• _Task to carry out_
Extract the listing in its entirety, keeping each line identical to the original.

+++

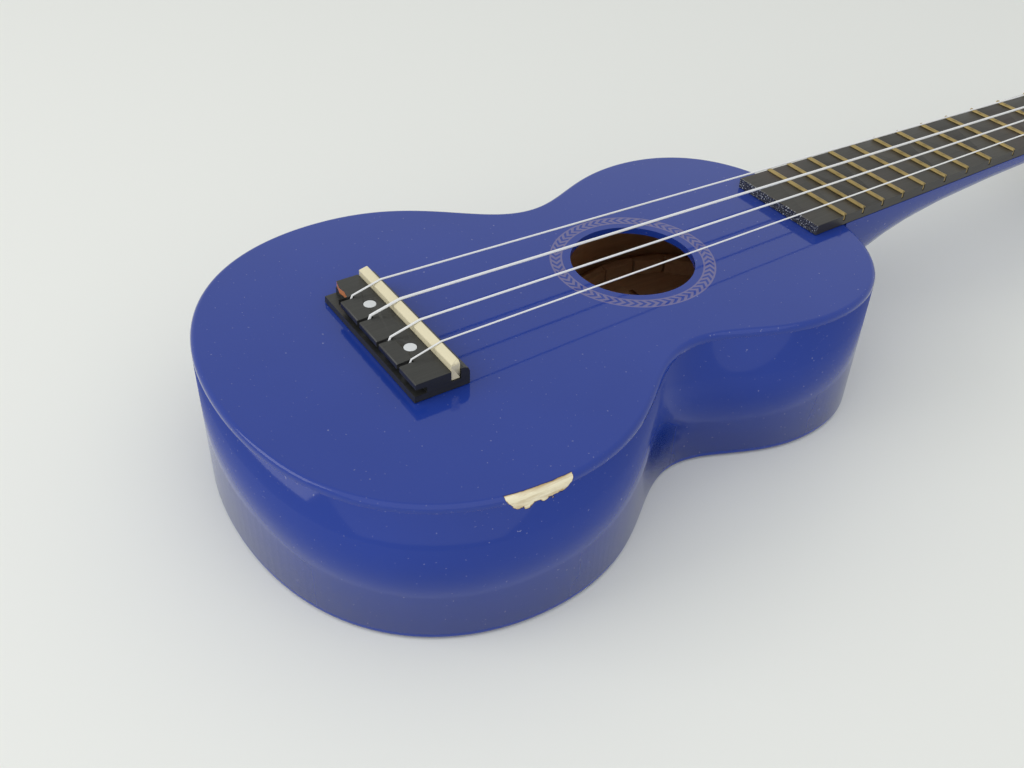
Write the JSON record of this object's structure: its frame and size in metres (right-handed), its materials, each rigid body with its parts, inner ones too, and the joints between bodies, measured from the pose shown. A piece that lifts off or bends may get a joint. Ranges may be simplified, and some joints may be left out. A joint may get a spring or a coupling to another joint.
{
  "type": "soprano ukulele",
  "caption": "Small waisted body with a round soundhole, a fretted neck, nylon strings and geared tuning machines.",
  "frame": {"origin": "outer face of the back plate, straight below the saddle's ridge", "axes": "+X from the tail to the head, +Y to the bass side, +Z out of the soundboard"},
  "size_m": [0.5247, 0.1608, 0.0664],
  "materials": {
    "blue_lacquer": "gloss",
    "bare_wood": "matte",
    "black_wood": "satin",
    "ivory_plastic": "gloss",
    "nylon": "gloss",
    "fret_brass": "satin",
    "plated_steel": "polished",
    "pearl": "gloss"
  },
  "bodies": {
    "root": {"back_plate": "blue_lacquer", "bass_back_lining": "bare_wood", "bass_rib": "blue_lacquer", "bass_top_lining": "bare_wood", "bridge": "black_wood", "bridge_dot_bass": "pearl", "bridge_dot_treble": "pearl", "bridge_patch": "bare_wood", "bridge_screw_bass": "plated_steel", "bridge_screw_treble": "plated_steel", "bushing_A": "plated_steel", "bushing_C": "plated_steel", "bushing_E": "plated_steel", "bushing_G": "plated_steel", "fret_01": "fret_brass", "fret_02": "fret_brass", "fret_03": "fret_brass", "fret_04": "fret_brass", "fret_05": "fret_brass", "fret_06": "fret_brass", "fret_07": "fret_brass", "fret_08": "fret_brass", "fret_09": "fret_brass", "fret_10": "fret_brass", "fret_11": "fret_brass", "fret_12": "fret_brass", "fretboard": "black_wood", "lower_back_brace": "bare_wood", "lower_top_brace": "bare_wood", "neck": "blue_lacquer", "neck_block": "bare_wood", "nut": "ivory_plastic", "plate_A": "plated_steel", "plate_C": "plated_steel", "plate_E": "plated_steel", "plate_G": "plated_steel", "saddle": "ivory_plastic", "soundboard": "blue_lacquer", "string_A": "nylon", "string_C": "nylon", "string_E": "nylon", "string_G": "nylon", "tail_block": "bare_wood", "treble_back_lining": "bare_wood", "treble_rib": "blue_lacquer", "treble_top_lining": "bare_wood", "upper_back_brace": "bare_wood", "upper_top_brace": "bare_wood"},
    "post_body_G": {"post_G": "plated_steel"},
    "worm_body_G": {"worm_G": "plated_steel", "button_G": "ivory_plastic"},
    "post_body_C": {"post_C": "plated_steel"},
    "worm_body_C": {"worm_C": "plated_steel", "button_C": "ivory_plastic"},
    "post_body_E": {"post_E": "plated_steel"},
    "worm_body_E": {"worm_E": "plated_steel", "button_E": "ivory_plastic"},
    "post_body_A": {"post_A": "plated_steel"},
    "worm_body_A": {"worm_A": "plated_steel", "button_A": "ivory_plastic"}
  },
  "joints": [
    {"name": "button_turn_G", "type": "hinge", "parent": "root", "child": "worm_body_G", "pos_m": [0.37629, 0.0135, 0.03619], "axis": [0, 1, 0], "continuous": true},
    {"name": "post_turn_G", "type": "hinge", "parent": "root", "child": "post_body_G", "pos_m": [0.38426, 0.0135, 0.03936], "axis": [0.1736, 0, 0.9848], "continuous": true},
    {"name": "button_turn_C", "type": "hinge", "parent": "root", "child": "worm_body_C", "pos_m": [0.41174, 0.0135, 0.02994], "axis": [0, 1, 0], "continuous": true},
    {"name": "post_turn_C", "type": "hinge", "parent": "root", "child": "post_body_C", "pos_m": [0.41971, 0.0135, 0.0331], "axis": [0.1736, 0, 0.9848], "continuous": true},
    {"name": "button_turn_E", "type": "hinge", "parent": "root", "child": "worm_body_E", "pos_m": [0.41174, -0.0135, 0.02994], "axis": [0, 1, 0], "continuous": true},
    {"name": "post_turn_E", "type": "hinge", "parent": "root", "child": "post_body_E", "pos_m": [0.41971, -0.0135, 0.0331], "axis": [0.1736, 0, 0.9848], "continuous": true},
    {"name": "button_turn_A", "type": "hinge", "parent": "root", "child": "worm_body_A", "pos_m": [0.37629, -0.0135, 0.03619], "axis": [0, 1, 0], "continuous": true},
    {"name": "post_turn_A", "type": "hinge", "parent": "root", "child": "post_body_A", "pos_m": [0.38426, -0.0135, 0.03936], "axis": [0.1736, 0, 0.9848], "continuous": true}
  ],
  "couplings": [
    {"joint": "post_turn_G", "follows": "button_turn_G", "ratio": 0.071429},
    {"joint": "post_turn_C", "follows": "button_turn_C", "ratio": 0.071429},
    {"joint": "post_turn_E", "follows": "button_turn_E", "ratio": 0.071429},
    {"joint": "post_turn_A", "follows": "button_turn_A", "ratio": 0.071429}
  ]
}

+++

• _Final result_
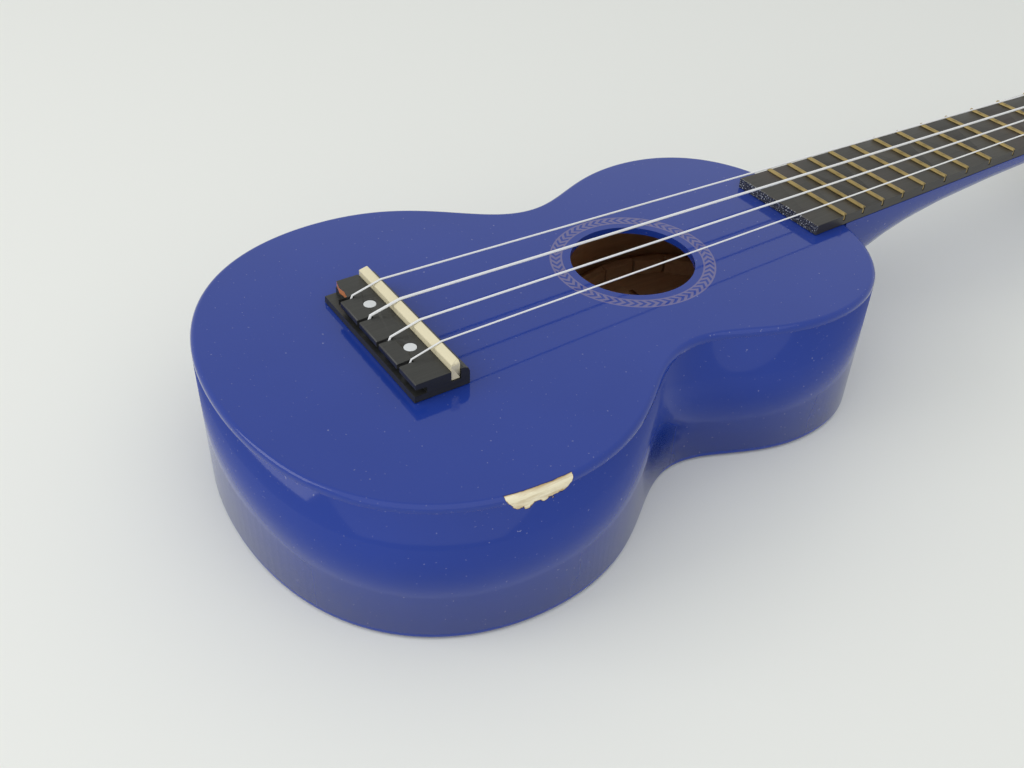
Write the JSON record of this object's structure: its frame and size in metres (right-handed), its materials, each rigid body with its parts, inner ones too, and the joints between bodies, measured from the pose shown. A piece that lifts off or bends may get a joint. Ranges may be simplified, and some joints may be left out. A joint may get a spring or a coupling to another joint.
{
  "type": "soprano ukulele",
  "caption": "Small waisted body with a round soundhole, a fretted neck, nylon strings and geared tuning machines.",
  "frame": {"origin": "outer face of the back plate, straight below the saddle's ridge", "axes": "+X from the tail to the head, +Y to the bass side, +Z out of the soundboard"},
  "size_m": [0.5247, 0.1608, 0.0664],
  "materials": {
    "blue_lacquer": "gloss",
    "bare_wood": "matte",
    "black_wood": "satin",
    "ivory_plastic": "gloss",
    "nylon": "gloss",
    "fret_brass": "satin",
    "plated_steel": "polished",
    "pearl": "gloss"
  },
  "bodies": {
    "root": {"back_plate": "blue_lacquer", "bass_back_lining": "bare_wood", "bass_rib": "blue_lacquer", "bass_top_lining": "bare_wood", "bridge": "black_wood", "bridge_dot_bass": "pearl", "bridge_dot_treble": "pearl", "bridge_patch": "bare_wood", "bridge_screw_bass": "plated_steel", "bridge_screw_treble": "plated_steel", "bushing_A": "plated_steel", "bushing_C": "plated_steel", "bushing_E": "plated_steel", "bushing_G": "plated_steel", "fret_01": "fret_brass", "fret_02": "fret_brass", "fret_03": "fret_brass", "fret_04": "fret_brass", "fret_05": "fret_brass", "fret_06": "fret_brass", "fret_07": "fret_brass", "fret_08": "fret_brass", "fret_09": "fret_brass", "fret_10": "fret_brass", "fret_11": "fret_brass", "fret_12": "fret_brass", "fretboard": "black_wood", "lower_back_brace": "bare_wood", "lower_top_brace": "bare_wood", "neck": "blue_lacquer", "neck_block": "bare_wood", "nut": "ivory_plastic", "plate_A": "plated_steel", "plate_C": "plated_steel", "plate_E": "plated_steel", "plate_G": "plated_steel", "saddle": "ivory_plastic", "soundboard": "blue_lacquer", "string_A": "nylon", "string_C": "nylon", "string_E": "nylon", "string_G": "nylon", "tail_block": "bare_wood", "treble_back_lining": "bare_wood", "treble_rib": "blue_lacquer", "treble_top_lining": "bare_wood", "upper_back_brace": "bare_wood", "upper_top_brace": "bare_wood"},
    "post_body_G": {"post_G": "plated_steel"},
    "worm_body_G": {"worm_G": "plated_steel", "button_G": "ivory_plastic"},
    "post_body_C": {"post_C": "plated_steel"},
    "worm_body_C": {"worm_C": "plated_steel", "button_C": "ivory_plastic"},
    "post_body_E": {"post_E": "plated_steel"},
    "worm_body_E": {"worm_E": "plated_steel", "button_E": "ivory_plastic"},
    "post_body_A": {"post_A": "plated_steel"},
    "worm_body_A": {"worm_A": "plated_steel", "button_A": "ivory_plastic"}
  },
  "joints": [
    {"name": "button_turn_G", "type": "hinge", "parent": "root", "child": "worm_body_G", "pos_m": [0.37629, 0.0135, 0.03619], "axis": [0, 1, 0], "continuous": true},
    {"name": "post_turn_G", "type": "hinge", "parent": "root", "child": "post_body_G", "pos_m": [0.38426, 0.0135, 0.03936], "axis": [0.1736, 0, 0.9848], "continuous": true},
    {"name": "button_turn_C", "type": "hinge", "parent": "root", "child": "worm_body_C", "pos_m": [0.41174, 0.0135, 0.02994], "axis": [0, 1, 0], "continuous": true},
    {"name": "post_turn_C", "type": "hinge", "parent": "root", "child": "post_body_C", "pos_m": [0.41971, 0.0135, 0.0331], "axis": [0.1736, 0, 0.9848], "continuous": true},
    {"name": "button_turn_E", "type": "hinge", "parent": "root", "child": "worm_body_E", "pos_m": [0.41174, -0.0135, 0.02994], "axis": [0, 1, 0], "continuous": true},
    {"name": "post_turn_E", "type": "hinge", "parent": "root", "child": "post_body_E", "pos_m": [0.41971, -0.0135, 0.0331], "axis": [0.1736, 0, 0.9848], "continuous": true},
    {"name": "button_turn_A", "type": "hinge", "parent": "root", "child": "worm_body_A", "pos_m": [0.37629, -0.0135, 0.03619], "axis": [0, 1, 0], "continuous": true},
    {"name": "post_turn_A", "type": "hinge", "parent": "root", "child": "post_body_A", "pos_m": [0.38426, -0.0135, 0.03936], "axis": [0.1736, 0, 0.9848], "continuous": true}
  ],
  "couplings": [
    {"joint": "post_turn_G", "follows": "button_turn_G", "ratio": 0.071429},
    {"joint": "post_turn_C", "follows": "button_turn_C", "ratio": 0.071429},
    {"joint": "post_turn_E", "follows": "button_turn_E", "ratio": 0.071429},
    {"joint": "post_turn_A", "follows": "button_turn_A", "ratio": 0.071429}
  ]
}